Provided material
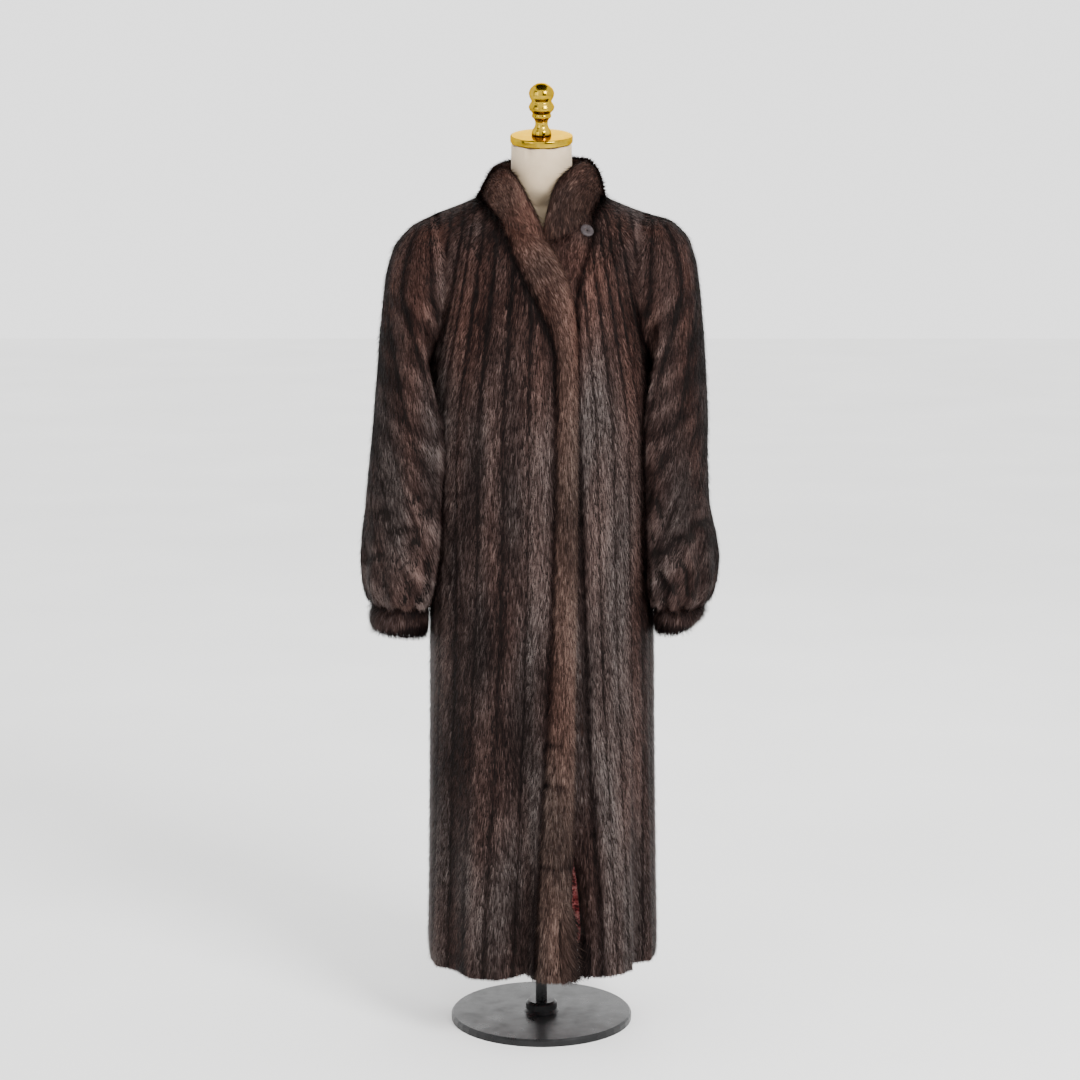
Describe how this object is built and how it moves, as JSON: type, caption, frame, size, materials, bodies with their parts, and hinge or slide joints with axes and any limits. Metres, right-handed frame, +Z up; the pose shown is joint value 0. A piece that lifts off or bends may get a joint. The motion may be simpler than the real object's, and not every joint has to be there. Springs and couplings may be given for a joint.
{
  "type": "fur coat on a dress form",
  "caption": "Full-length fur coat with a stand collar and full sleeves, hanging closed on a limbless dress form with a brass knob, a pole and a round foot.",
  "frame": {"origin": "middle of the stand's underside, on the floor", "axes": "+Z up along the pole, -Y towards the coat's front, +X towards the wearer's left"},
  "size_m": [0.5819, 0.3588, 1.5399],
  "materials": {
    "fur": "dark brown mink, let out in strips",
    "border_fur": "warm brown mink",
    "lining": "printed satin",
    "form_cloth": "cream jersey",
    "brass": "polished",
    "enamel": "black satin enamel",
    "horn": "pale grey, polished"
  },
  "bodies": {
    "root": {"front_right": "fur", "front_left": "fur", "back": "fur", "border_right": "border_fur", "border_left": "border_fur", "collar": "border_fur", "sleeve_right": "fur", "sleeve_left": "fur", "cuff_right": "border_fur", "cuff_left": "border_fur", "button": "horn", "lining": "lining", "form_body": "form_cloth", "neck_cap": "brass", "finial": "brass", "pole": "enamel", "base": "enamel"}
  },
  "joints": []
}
---
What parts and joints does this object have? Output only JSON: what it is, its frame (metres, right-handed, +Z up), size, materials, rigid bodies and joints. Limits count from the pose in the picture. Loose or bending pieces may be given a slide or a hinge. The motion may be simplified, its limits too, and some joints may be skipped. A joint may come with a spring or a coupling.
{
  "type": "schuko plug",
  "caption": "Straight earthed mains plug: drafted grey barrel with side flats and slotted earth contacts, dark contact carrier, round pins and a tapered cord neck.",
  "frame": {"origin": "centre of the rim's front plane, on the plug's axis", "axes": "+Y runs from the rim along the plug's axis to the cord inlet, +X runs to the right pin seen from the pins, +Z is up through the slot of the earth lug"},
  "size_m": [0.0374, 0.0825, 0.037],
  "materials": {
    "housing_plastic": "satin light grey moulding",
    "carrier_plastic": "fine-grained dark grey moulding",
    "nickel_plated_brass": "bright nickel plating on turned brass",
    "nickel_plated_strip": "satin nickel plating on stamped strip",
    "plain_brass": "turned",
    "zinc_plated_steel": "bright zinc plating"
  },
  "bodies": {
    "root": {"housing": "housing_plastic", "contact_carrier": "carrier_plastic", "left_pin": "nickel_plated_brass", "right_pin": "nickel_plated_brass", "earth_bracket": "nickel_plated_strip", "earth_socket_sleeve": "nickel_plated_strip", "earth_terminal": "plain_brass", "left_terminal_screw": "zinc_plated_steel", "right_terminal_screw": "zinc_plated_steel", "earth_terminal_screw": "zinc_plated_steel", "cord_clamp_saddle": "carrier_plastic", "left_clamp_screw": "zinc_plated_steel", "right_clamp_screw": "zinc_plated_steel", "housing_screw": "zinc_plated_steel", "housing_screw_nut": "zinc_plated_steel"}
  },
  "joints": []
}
--
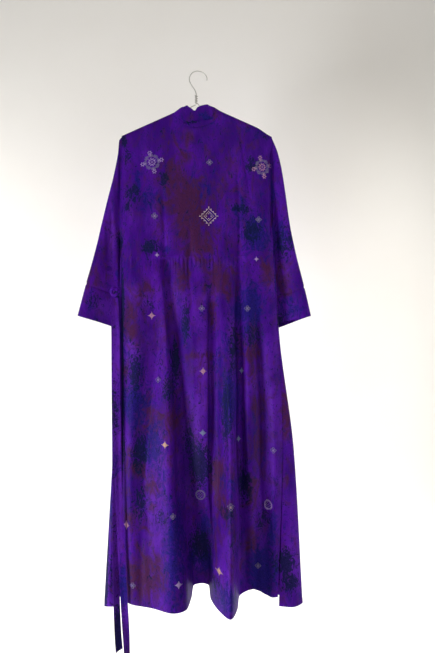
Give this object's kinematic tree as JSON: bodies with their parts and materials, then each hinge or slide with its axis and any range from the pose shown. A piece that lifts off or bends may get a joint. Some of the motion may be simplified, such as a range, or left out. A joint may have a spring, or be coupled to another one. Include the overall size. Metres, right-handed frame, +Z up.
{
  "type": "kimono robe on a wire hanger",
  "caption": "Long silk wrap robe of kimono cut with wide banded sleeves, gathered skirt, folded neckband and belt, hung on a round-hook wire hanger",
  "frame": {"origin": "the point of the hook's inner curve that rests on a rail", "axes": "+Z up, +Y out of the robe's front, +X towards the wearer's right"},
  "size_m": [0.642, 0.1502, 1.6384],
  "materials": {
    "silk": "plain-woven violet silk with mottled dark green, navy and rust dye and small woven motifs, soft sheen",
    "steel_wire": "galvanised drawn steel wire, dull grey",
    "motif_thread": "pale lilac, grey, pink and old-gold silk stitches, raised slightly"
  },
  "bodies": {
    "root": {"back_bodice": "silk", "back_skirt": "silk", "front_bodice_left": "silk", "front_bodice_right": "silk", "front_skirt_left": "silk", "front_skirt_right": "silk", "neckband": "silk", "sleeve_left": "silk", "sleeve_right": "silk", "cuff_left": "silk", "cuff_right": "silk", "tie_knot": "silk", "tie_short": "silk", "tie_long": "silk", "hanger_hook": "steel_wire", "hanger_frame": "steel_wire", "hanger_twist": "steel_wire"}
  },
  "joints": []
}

Exercise goal
Copy out every line that includes the word "axis".

Solution to this exercise
  "frame": {"origin": "centre of the rim's front plane, on the plug's axis", "axes": "+Y runs from the rim along the plug's axis to the cord inlet, +X runs to the right pin seen from the pins, +Z is up through the slot of the earth lug"},
Give this object's kinematic tree as JSON: bodies with their parts and materials, then each hinge or slide with its axis and any range from the pose shown. A piece that lifts off or bends may get a joint. Some of the motion may be simplified, such as a range, or left out. A joint may have a spring, or be coupled to another one. Include the overall size. Metres, right-handed frame, +Z up.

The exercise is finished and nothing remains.